For every pro there is a fairly devastating con. I feel bad listing the niggling negatives because I’ve enjoyed every minute of this ridiculous, impractical bike, a wonderful piece of engineering, for all its flaws – it’s just superb, exciting, grin inducing, amazing and I am not ashamed to say I love… hang on, what’s going on… damn a puncture. Ah well, pull out the nail, break out the “tyre weld”, pump it up and I’m on my way…. That’s how the story would end for literally any other motorbike made since the first tubeless was rolled out in 1927. But alas the Triumph Bobber designer’s fanatical adherence to retro styling extended to the spoked wheels and tubed tyres with the deadly “rapid deflate on puncture” function. So after my heart stopped racing from the hairy experience, I sat in the rain for 4 hours, I missed my kids big day at the indoor skydiving park, I then paid £250 to get my damp bike and slightly damper rider home, every uncomfortable minute of the journey squashed between the driver and his mate, mid-pandemic, I planned what sensible – albeit less exciting – motorbike I would buy next.

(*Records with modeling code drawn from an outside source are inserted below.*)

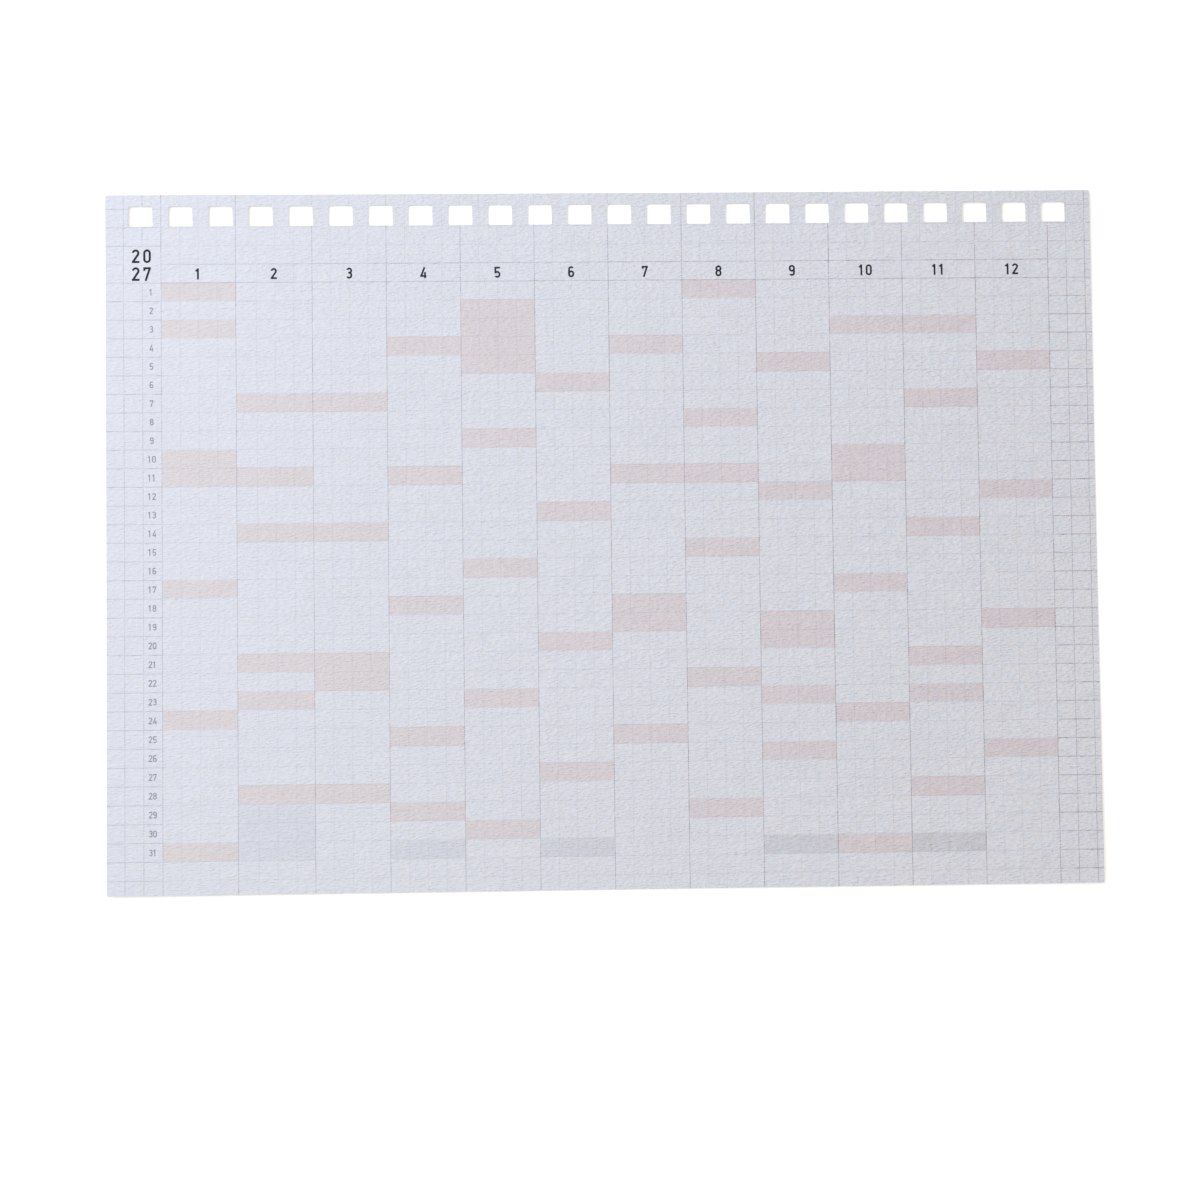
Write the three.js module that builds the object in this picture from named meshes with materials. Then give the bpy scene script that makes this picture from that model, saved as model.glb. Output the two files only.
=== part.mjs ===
// One loose leaf of a wire-bound planner: a single landscape sheet of paper that
// lies flat, printed side up, with a row of holes for the binding wire along its
// top edge. Millimetres, +Z up. The origin is on the surface that the sheet lies
// on, under its centre. +X runs along the lines of the page to the reader's
// right, and +Y runs up the page to the punched edge.
import * as THREE from 'three';

// Sheet
const SHEET_WIDTH = 210;
const SHEET_HEIGHT = 148;
const SHEET_THICKNESS = 0.15;
const SHEET_CORNER_RADIUS = 0.3;

// Holes for the binding wire, three to the inch, a little wider towards the page
const MM_PER_INCH = 25.4;
const HOLES_PER_INCH = 3;
const HOLE_WIDTH_AT_EDGE = 5.0;
const HOLE_WIDTH_AT_PAGE = 5.2;
const HOLE_HEIGHT = 4.25;
const HOLE_CORNER_RADIUS = 0.25;
const HOLE_ROW_TO_SHEET_EDGE = 2.45;
const HOLE_ROW_END_MARGIN = 7;
const HOLE_ROW_SHIFT = -0.3;

// Straight steps in half of a corner's quarter turn
const CORNER_ARC_STEPS = 2;

// Paper
const PAPER_COLOUR = 0xdee2ee;
const PAPER_ROUGHNESS = 0.85;

// A closed outline through the corners, each of them rounded to the radius.
// The corners are [x, y] pairs, listed anticlockwise.
function traceRoundedOutline(path, corners, radius) {
  corners.forEach(([x, y], index) => {
    const corner = new THREE.Vector2(x, y);
    const before = new THREE.Vector2(...corners.at(index - 1)).sub(corner).normalize();
    const after = new THREE.Vector2(...corners[(index + 1) % corners.length]).sub(corner).normalize();
    const halfAngle = Math.acos(before.dot(after)) / 2;
    const tangentLength = radius / Math.tan(halfAngle);
    const centre = before.clone().add(after).normalize()
      .multiplyScalar(radius / Math.sin(halfAngle)).add(corner);
    const arcStart = before.multiplyScalar(tangentLength).add(corner).sub(centre);
    const arcEnd = after.multiplyScalar(tangentLength).add(corner).sub(centre);
    path.absarc(centre.x, centre.y, radius, arcStart.angle(), arcEnd.angle(), false);
  });
  path.closePath();
  return path;
}

// The sheet's own outline, centred on the origin.
function sheetOutline() {
  const right = SHEET_WIDTH / 2;
  const top = SHEET_HEIGHT / 2;
  const corners = [[-right, -top], [right, -top], [right, top], [-right, top]];
  return traceRoundedOutline(new THREE.Shape(), corners, SHEET_CORNER_RADIUS);
}

// The middle of each hole along the sheet: as many as fit between the end margins.
function holeCentres() {
  const pitch = MM_PER_INCH / HOLES_PER_INCH;
  const gaps = Math.floor((SHEET_WIDTH - 2 * HOLE_ROW_END_MARGIN) / pitch);
  const first = HOLE_ROW_SHIFT - (gaps * pitch) / 2;
  return Array.from({ length: gaps + 1 }, (_, index) => first + index * pitch);
}

// One punched hole: a square-cornered slot that widens away from the sheet's edge.
function holeOutline(centre) {
  const top = SHEET_HEIGHT / 2 - HOLE_ROW_TO_SHEET_EDGE;
  const bottom = top - HOLE_HEIGHT;
  const halfTop = HOLE_WIDTH_AT_EDGE / 2;
  const halfBottom = HOLE_WIDTH_AT_PAGE / 2;
  const corners = [
    [centre - halfBottom, bottom],
    [centre + halfBottom, bottom],
    [centre + halfTop, top],
    [centre - halfTop, top],
  ];
  return traceRoundedOutline(new THREE.Path(), corners, HOLE_CORNER_RADIUS);
}

// The whole leaf, from its back face at z = 0 up to its printed face.
function plannerLeaf() {
  const outline = sheetOutline();
  outline.holes = holeCentres().map(holeOutline);
  const geometry = new THREE.ExtrudeGeometry(outline, {
    depth: SHEET_THICKNESS,
    bevelEnabled: false,
    curveSegments: CORNER_ARC_STEPS,
  });
  const paper = new THREE.MeshStandardMaterial({
    color: PAPER_COLOUR,
    roughness: PAPER_ROUGHNESS,
    metalness: 0,
  });
  const leaf = new THREE.Mesh(geometry, paper);
  leaf.name = 'planner_leaf';
  return leaf;
}

const planner = new THREE.Group();
planner.add(plannerLeaf());

export default planner;
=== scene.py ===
"""One loose leaf of a wire-bound planner, lying printed side up on a pale floor.

The sheet is the CAD leaf cut along its printed grid, so that every tinted day is a face of its
own. The ruling and the numerals are thin films of ink that lie in its surface. Places on the page
are millimetres right of and below the sheet's top left corner. Grid rows are counted from the top
of the first day, and cells from the left of the first month.
"""
import calendar
import math

import bmesh
import bpy
from mathutils import Matrix, Vector


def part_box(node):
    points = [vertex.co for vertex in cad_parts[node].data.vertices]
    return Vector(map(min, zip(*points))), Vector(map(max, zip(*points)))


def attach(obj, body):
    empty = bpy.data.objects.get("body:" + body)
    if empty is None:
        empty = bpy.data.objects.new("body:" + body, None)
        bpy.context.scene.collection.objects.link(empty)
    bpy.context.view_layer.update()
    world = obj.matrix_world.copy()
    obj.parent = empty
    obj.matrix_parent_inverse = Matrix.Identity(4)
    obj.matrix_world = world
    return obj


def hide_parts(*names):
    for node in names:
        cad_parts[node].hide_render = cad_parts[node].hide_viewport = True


def srgb(red, green, blue):
    """A linear colour from screen values of 0 to 255."""
    shares = [value / 255 for value in (red, green, blue)]
    linear = [c / 12.92 if c <= 0.04045 else ((c + 0.055) / 1.055) ** 2.4 for c in shares]
    return (*linear, 1)


MM = 0.001
MM_PER_INCH = 25.4

# The printed grid
ROW_PITCH = 3.94
COLUMN_PITCH = 3.93
CELLS_PER_MONTH = 4
OUTER_LEFT_LINE, INNER_LEFT_LINE = 3.8, 7.74
FIRST_MONTH_LEFT = 11.7
WIDE_MONTH = 2
WIDE_MONTH_EXTRA = 0.42
INNER_RIGHT_LINE, OUTER_RIGHT_LINE = 204.73, 208.7
FIRST_DAY_TOP = 18.78
HEADER_ROWS = 4
YEAR_BOX_TOP = -2
MONTH_BOX_TOP = -1
FOOTER_ROWS = 1
MOST_DAYS = 31
MONTHS = 12

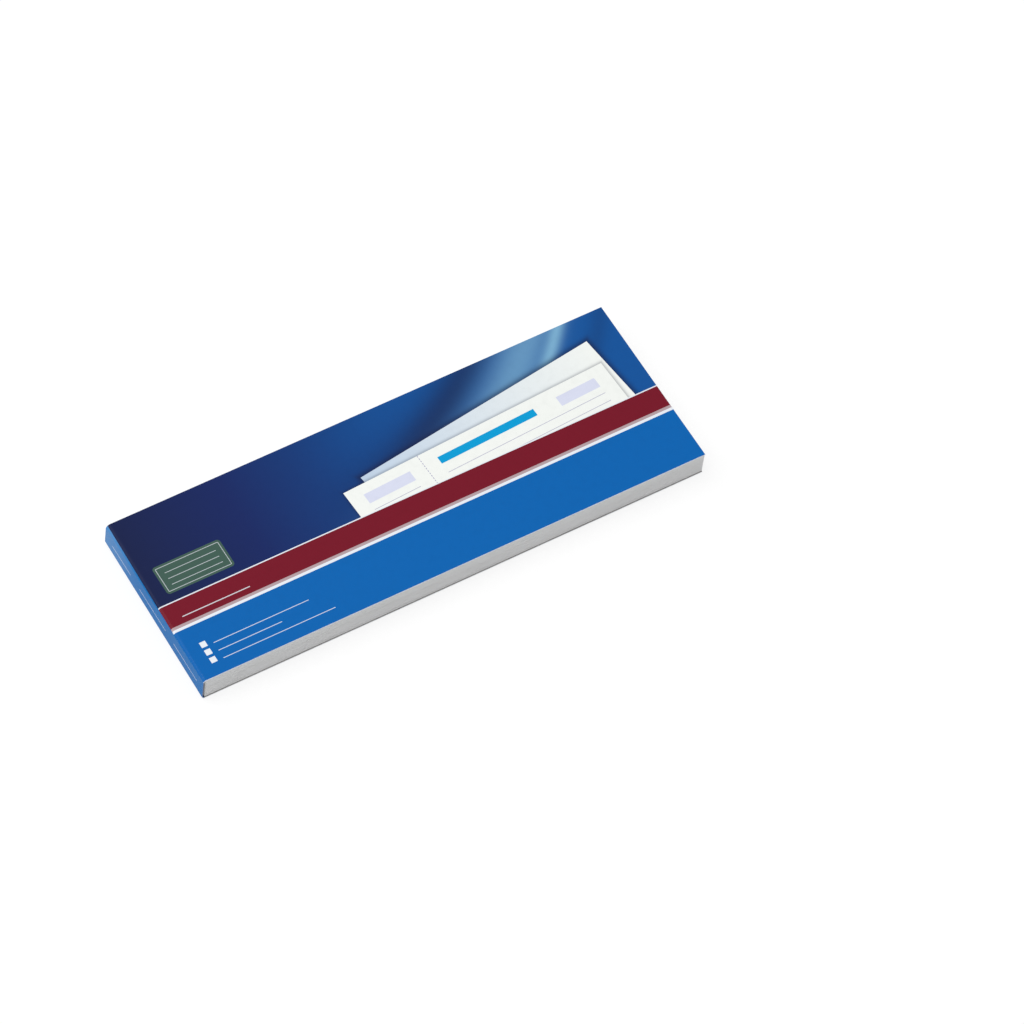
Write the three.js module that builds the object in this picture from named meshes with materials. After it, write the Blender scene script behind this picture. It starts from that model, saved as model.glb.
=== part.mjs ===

So it’s goodbye Bobber. You were a wonderful machine and every GQ subscribing hipster in surrey agreed.

You are probably reading this because you are looking for validation to buy one, go on admit it. Now you feel slightly resentful that I am throwing cold water on your cool biker aspirations. Well, get one, but also get good reliable recovery insurance – you will be needing it.